Trust IN me is potentially impossible when your story is number 1 of a Google search of my name, whilst the BBC continues not to remove this story, which is extremely damaging to me.

Please remove these stories before I seek for advice from the General Medical Council and the Solicitors Regulatory Authority, as to what to do about these stories. I cannot seek restoration/admission to the Solicitors Roll if the BBC refuses to acknowledge my rehabilitation, and therefore undermines me as a professional.

My problem is that, even after abstinence, I can’t seek restoration to the General Medical Register in January 2013 or approval for the Solicitors’ Electoral Roll after completion of my training contract, realistically, whilst this story persists on the BBC website. Both professions are very concerned (quite rightly) about trust in the profession, and its reputation, and given that I have now been successfully rehabilitated from alcoholism I feel the BBC should remove them. So I am now sending this open letter to the BBC General Standards Board to explain my problem. It is a very serious one, and should be given some thought and attention by some very senior people.

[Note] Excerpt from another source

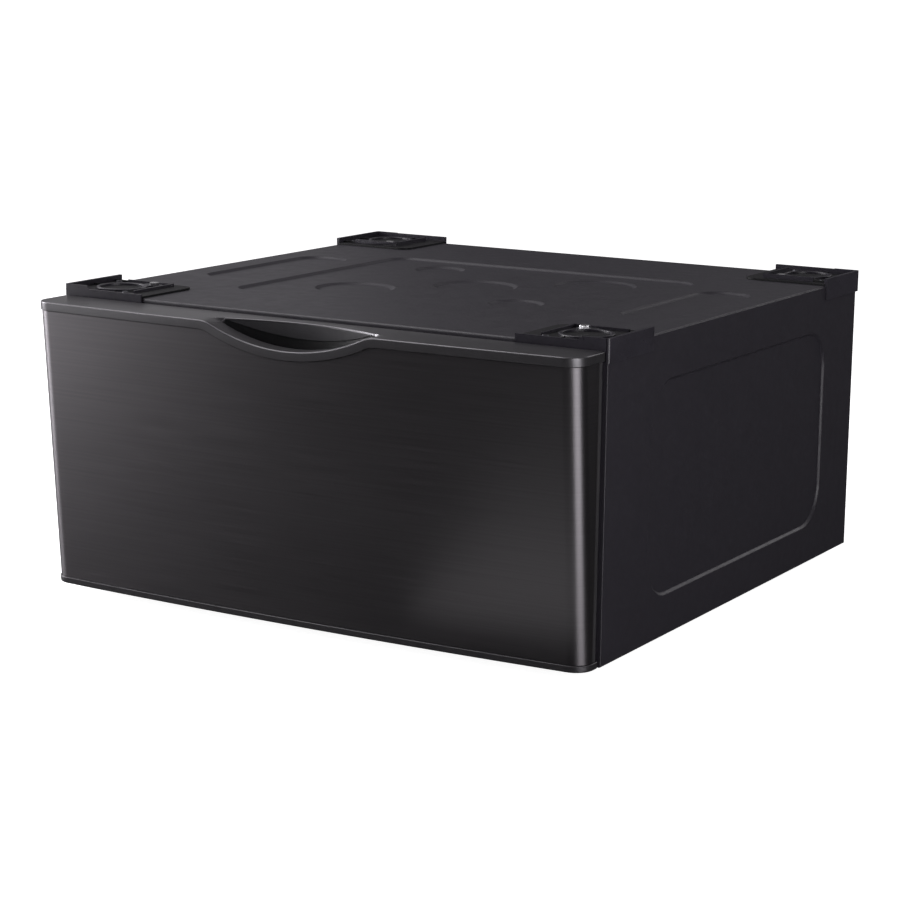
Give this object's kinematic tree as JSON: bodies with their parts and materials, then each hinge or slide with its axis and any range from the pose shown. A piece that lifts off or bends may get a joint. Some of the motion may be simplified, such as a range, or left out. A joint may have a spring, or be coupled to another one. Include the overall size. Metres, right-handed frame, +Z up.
{
  "type": "laundry pedestal with storage drawer",
  "caption": "Low steel pedestal for a front-loading washer, with a full-width pull-out drawer, dipped finger grip, corner seats and levelling legs.",
  "frame": {"origin": "floor level, under the middle of the bounding box", "axes": "+X to the right seen from the front, -Y towards the front of the drawer, +Z up"},
  "size_m": [0.6906, 0.7223, 0.3505],
  "materials": {
    "cabinet_paint": "satin powder coat, charcoal",
    "galvanised_steel": "zinc-coated sheet steel",
    "slide_steel": "bright zinc-plated rolled steel",
    "cage_brass": "yellow passivated strip",
    "ball_steel": "polished bearing steel",
    "zinc_plate": "zinc plated",
    "clamp_steel": "plain stamped steel",
    "cap_plastic": "moulded, fine texture",
    "black_stainless": "black brushed stainless, horizontal grain",
    "inner_panel_paint": "satin grey coat",
    "trim_plastic": "dark metallic plastic",
    "pocket_plastic": "moulded, fine texture",
    "drawer_paint": "light grey powder coat",
    "rubber": "matte black"
  },
  "bodies": {
    "cabinet": {"top_panel": "cabinet_paint", "left_side_panel": "cabinet_paint", "right_side_panel": "cabinet_paint", "rear_panel": "cabinet_paint", "front_top_rail": "galvanised_steel", "front_bottom_rail": "galvanised_steel", "rear_bottom_rail": "galvanised_steel", "left_base_rail": "galvanised_steel", "right_base_rail": "galvanised_steel", "leg_brackets": "galvanised_steel", "leg_weld_nuts": "zinc_plate", "leg_lock_nuts": "zinc_plate", "left_slide_carrier": "galvanised_steel", "right_slide_carrier": "galvanised_steel", "left_outer_slide": "slide_steel", "right_outer_slide": "slide_steel", "outer_slide_screws": "zinc_plate", "front_left_cap": "cap_plastic", "front_right_cap": "cap_plastic", "rear_left_cap": "cap_plastic", "rear_right_cap": "cap_plastic", "cap_clamps": "clamp_steel", "cap_bolts": "zinc_plate", "cap_weld_nuts": "zinc_plate", "cap_screws": "zinc_plate", "rear_panel_screws": "zinc_plate"},
    "drawer": {"front_skin": "black_stainless", "front_inner_panel": "inner_panel_paint", "front_top_trim": "trim_plastic", "front_bottom_trim": "trim_plastic", "handle_pocket": "pocket_plastic", "front_stiffeners": "galvanised_steel", "drawer_floor": "drawer_paint", "drawer_left_side": "drawer_paint", "drawer_right_side": "drawer_paint", "drawer_back": "drawer_paint", "left_inner_slide": "slide_steel", "right_inner_slide": "slide_steel", "inner_slide_screws": "zinc_plate", "front_panel_screws": "zinc_plate", "front_bumpers": "rubber"},
    "left_middle_member": {"left_middle_slide": "slide_steel"},
    "left_outer_cage": {"left_outer_ball_cage": "cage_brass", "left_outer_balls": "ball_steel"},
    "left_inner_cage": {"left_inner_ball_cage": "cage_brass", "left_inner_balls": "ball_steel"},
    "right_middle_member": {"right_middle_slide": "slide_steel"},
    "right_outer_cage": {"right_outer_ball_cage": "cage_brass", "right_outer_balls": "ball_steel"},
    "right_inner_cage": {"right_inner_ball_cage": "cage_brass", "right_inner_balls": "ball_steel"},
    "front_left_foot": {"front_left_leg": "zinc_plate", "front_left_foot_pad": "rubber"},
    "front_right_foot": {"front_right_leg": "zinc_plate", "front_right_foot_pad": "rubber"},
    "rear_left_foot": {"rear_left_leg": "zinc_plate", "rear_left_foot_pad": "rubber"},
    "rear_right_foot": {"rear_right_leg": "zinc_plate", "rear_right_foot_pad": "rubber"}
  },
  "joints": [
    {"name": "drawer_slide", "type": "slide", "parent": "cabinet", "child": "drawer", "axis": [0, -1, 0], "range_m": [0, 0.44]},
    {"name": "left_middle_member_travel", "type": "slide", "parent": "cabinet", "child": "left_middle_member", "axis": [0, -1, 0], "range_m": [0, 0.22]},
    {"name": "left_outer_cage_travel", "type": "slide", "parent": "cabinet", "child": "left_outer_cage", "axis": [0, -1, 0], "range_m": [0, 0.11]},
    {"name": "left_inner_cage_travel", "type": "slide", "parent": "cabinet", "child": "left_inner_cage", "axis": [0, -1, 0], "range_m": [0, 0.33]},
    {"name": "right_middle_member_travel", "type": "slide", "parent": "cabinet", "child": "right_middle_member", "axis": [0, -1, 0], "range_m": [0, 0.22]},
    {"name": "right_outer_cage_travel", "type": "slide", "parent": "cabinet", "child": "right_outer_cage", "axis": [0, -1, 0], "range_m": [0, 0.11]},
    {"name": "right_inner_cage_travel", "type": "slide", "parent": "cabinet", "child": "right_inner_cage", "axis": [0, -1, 0], "range_m": [0, 0.33]},
    {"name": "front_left_foot_screw", "type": "slide", "parent": "cabinet", "child": "front_left_foot", "axis": [0, 0, -1], "range_m": [0, 0.016]},
    {"name": "front_right_foot_screw", "type": "slide", "parent": "cabinet", "child": "front_right_foot", "axis": [0, 0, -1], "range_m": [0, 0.016]},
    {"name": "rear_left_foot_screw", "type": "slide", "parent": "cabinet", "child": "rear_left_foot", "axis": [0, 0, -1], "range_m": [0, 0.016]},
    {"name": "rear_right_foot_screw", "type": "slide", "parent": "cabinet", "child": "rear_right_foot", "axis": [0, 0, -1], "range_m": [0, 0.016]}
  ],
  "couplings": [
    {"joint": "left_middle_member_travel", "follows": "drawer_slide", "ratio": 0.5},
    {"joint": "left_outer_cage_travel", "follows": "drawer_slide", "ratio": 0.25},
    {"joint": "left_inner_cage_travel", "follows": "drawer_slide", "ratio": 0.75},
    {"joint": "right_middle_member_travel", "follows": "drawer_slide", "ratio": 0.5},
    {"joint": "right_outer_cage_travel", "follows": "drawer_slide", "ratio": 0.25},
    {"joint": "right_inner_cage_travel", "follows": "drawer_slide", "ratio": 0.75}
  ]
}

I am still hopeful for a sensible outcome.

Yours sincerely

[ELECTRONIC SIGNATURE]

Dr Shibley Rahman
Queen’s Scholar
BA(1st) MA MB BChir PhD (all Cambridge) MRCP(UK)
LLB(Hons.) FRSA MSB
Master of Law student at the College of Law of England and Wales
Associate Member of the Institute of Directors
Company Director of Law and Medicine Limited

Plea to the BBC : I have never been a stalker



Public confidence is a big deal to the regulatory bodies in law and medicine. Likewise, I feel that it is time for me to protect myself at long last against three stories on the BBC that call me a stalker. They have refused to get rid of this despite months of me asking them to do so (via BBC Complaints). Of course, I’m upset as the BBC ran this story during the actual hearing itself. There is in fact such a thing as article 6 to protect against this sort of thing – right to a fair trial. I believe that this was a big reason why the GMC (General Medical Council) took a somewhat kneejerk reaction to erase me off the medical register, when everyone knows I’ve had a long and now successful battle against alcoholism. I was unconscious in a coma for 2 months in 2007 the year after beings struck off, and I have never touched a drop of alcohol since. The thing actually I feel most embittered about is that the GMC never appointed a health supervisor whilst I was on the register for 2004-2006, in other words they breached their own ‘duty of care’ towards doctors, and that they have only suspended doctors for plagiarism, attempted manslaughter/murder or failure to detect child abuse in the subsequent years. I was a sick doctor who needed treatment. I am under a psychiatrist today, and I am very proud of recovery. I have done two law degrees, set up my own private limited company, done two books and written three research paper.

I am however thoroughly sick of it, as I have six degrees, and when people do a search on my name they find the offending article. It stops me possibly getting jobs. I applied for 30 jobs last year, and didn’t get any of them. So I would like to say something about public confidence. The public should not be confident in a huge organisation such as the BBC making mincemeat out of someone bordering on defamation. I am too poor to go to a lawyer such as Carter Ruck who would sort this sort of rubbish out instantly. Read the letter below. All my friends on Facebook are too polite to mention it. I would like to think that a lot of my friends there are genuine and see beyond the spin. I won’t even go into why this story has been given rocket boosters by BBC. I find it insulting that after 10 years in medicine including a PhD I ended up in the Entertainment section, with a picture of my elderly frail father there against his will. The BBC first became aware of this in December 2009 and refused to do anything about it. I am really sick of it, as I keep on being told it undermines public reputation in me.

I believe in a new innovative approach to reform of the criminal justice system and mental illness, as one would expect!